Love, Victor -- “The Morning After” - Episode 208 -- After a confrontation with Isabel, tensions rise with Benji and Victor. Mia learns troubling news. Isabel (Ana Ortiz), Armando (James Martinez), Adrian (Mateo Fernandez), and Victor (Michael Cimino), shown. (Photo by: Greg Gayne/Hulu)
Photo: HULU

And then—SPOILERS if you haven’t finished Season 2—the show pulls off what I fully believed to be impossible for 90% of the season. They… bring Isabel Salazar back to the light, and they actually earn it. They actually make her coming around feel earned, and Ortiz—again, fantastic—plays Isabel’s pain and acceptance and shame and love all at once. She sees that Victor’s little brother is old enough to understand—so why can’t she? The very church that she’s been turning to for guidance damns her son—so why does she listen to them? Her son has his heart broken into pieces—so why is she prioritizing her confusion over his pain? After a season getting everything wrong, she finally comes up with the right answers.

The turnaround Isabel does in the final episodes of the season isn’t something I saw coming, because TV shows rarely commit to doing this much work over this many episodes for a main character.

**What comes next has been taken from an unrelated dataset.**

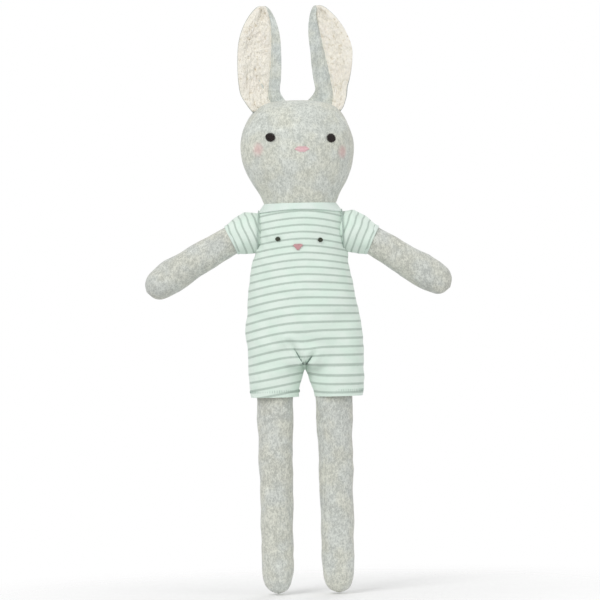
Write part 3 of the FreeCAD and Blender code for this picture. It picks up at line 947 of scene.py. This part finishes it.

Shows generally don’t want to make characters you love unlikable, and actors probably don’t want to play them. That means we tend to get the “everything is awesome!” parents of Love, Simon, or the mostly off-screen disapproving parents whose arcs just don’t happen.

Love, Victor -- Sincerely, Rahim” - Episode 206 -- Pilar's new friend Rahim reaches out to Victor for guidance. Victor and Isabel reach a boiling point. Isabel (Ana Ortiz) and Victor (Michael Cimino), shown. (Photo by: Michael Desmond/Hulu)
Photo: HULU

Love, Victor, a TV romcom for teens, did the hard work of showing a lead character really going through it for a long time. It was hard to watch, but it proved that these kinds of tough stories have to be told too. If the parents of Love, Simon show parents of queer kids how to be supportive, then Isabel Salazar on Love, Victor shows the parents who’ve royally messed up how they can start to make amends.